Kemudian Khalifah Hisyam bin Abdul Malik bertanya kepada Thawus al-Yamani, "Ya Thawus, mengapa kamu berperilaku demikian di hadapanku? Mengapa, kamu membuka alas kakimu dan menaruhnya di sisi permadaniku? Mengapa kamu tidak mencium tanganku? Mengapa kamu tidak memanggilku Amirul Mukminin? Mengapa kamu duduk di hadapanku tanpa izinku? Mengapa kamu menyapaku dengan namaku begitu saja?"
Kemudian Thawus al-Yamani menjawab, "Mengenai membuka alas kaki dan menaruhnya di sisi permadanimu, sesungguhnya aku terbiasa melepaskan alas kaki setiap hari lima kali pada saat menghadap Allah Rabbul 'Izzati untuk sholat, dan Allah SWT tidak marah serta tidak menyiksa aku."
Thawus al-Yamani menambahkan, "Aku tidak mencium tanganmu, karena aku pernah mendengar Ali bin Abi Thalib radhiyallahu anhu mengatakan, 'Tidak seorang pun boleh mencium tangan orang lain, kecuali kepada istrinya sebagai rasa kasih sayang dan kepada kedua orang tuanya sebagai bentuk hormat dan pengagungan'."
Thawus al-Yamani menjelaskan, "Aku tidak memanggilmu Amirul Mukminin karena tidak semua orang suka akan pemerintahanmu, dan aku tidak suka berpura-pura dengan melakukan kedustaan."
Thawus al-Yamani menjelaskan lagi, "Aku menyapa dengan namamu, karena Allah SWT pun memanggil para Nabi dan kekasih-Nya dengan nama mereka, apalagi kepada hamba yang durhaka."

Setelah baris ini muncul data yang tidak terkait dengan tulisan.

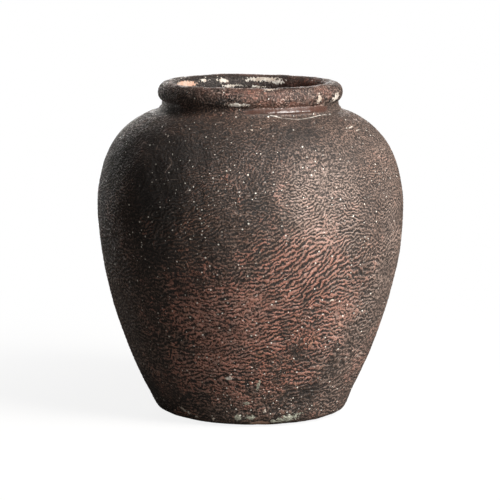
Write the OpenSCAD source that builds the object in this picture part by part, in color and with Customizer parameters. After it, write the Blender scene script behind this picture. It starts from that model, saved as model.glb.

Thawus al-Yamani menyampaikan, Allah Subhanahu wa Ta'ala berfirman:
تَبَّتْ يَدَآ اَبِيْ لَهَبٍ وَّتَبَّۗ
Tabbat yadā abī lahabiw wa tabb(a).
Binasalah kedua tangan Abu Lahab dan benar-benar binasa dia. (QS Al-Lahab Ayat 1)
Thawus al-Yamani menjelaskan lagi, "Kemudian aku langsung duduk di hadapanmu tanpa izinmu, karena aku juga pernah mendengar Ali bin Abi Thalib Radhiyallahu anhu mengatakan, 'Jika kamu ingin melihat salah seorang penghuni neraka, maka lihatlah seseorang yang duduk, sementara orang-orang di sekelilingnya berdiri'."
Kemudian Thawus al-Yamani menambahkan, "Sesungguhnya di dalam neraka Jahannam itu terdapat banyak ular yang bertubuh sebesar bukit, dan kalajengking sebesar keledai, di mana kedua jenis binatang itu akan memakan setiap penguasa yang tidak adil dalam memimpin, dan senantiasa menzalimi rakyatnya."
Setelah itu, Thawus al-Yamani bangkit dari duduknya, dan segera berpamitan kembali ke kediamannya.
Demikian kisah Thawus al-Yamani, ulama dari kalangan tabi'in yang berani memberikan nasihat kepada penguasa. Dari kisah di atas, dapat terlihat bahwa Thawus al-Yamani tidak mengharapkan keuntungan dari penguasa, justru Thawus al-Yamani memberikan nasihat kepada penguasa meski risikonya bisa merenggut nyawanya.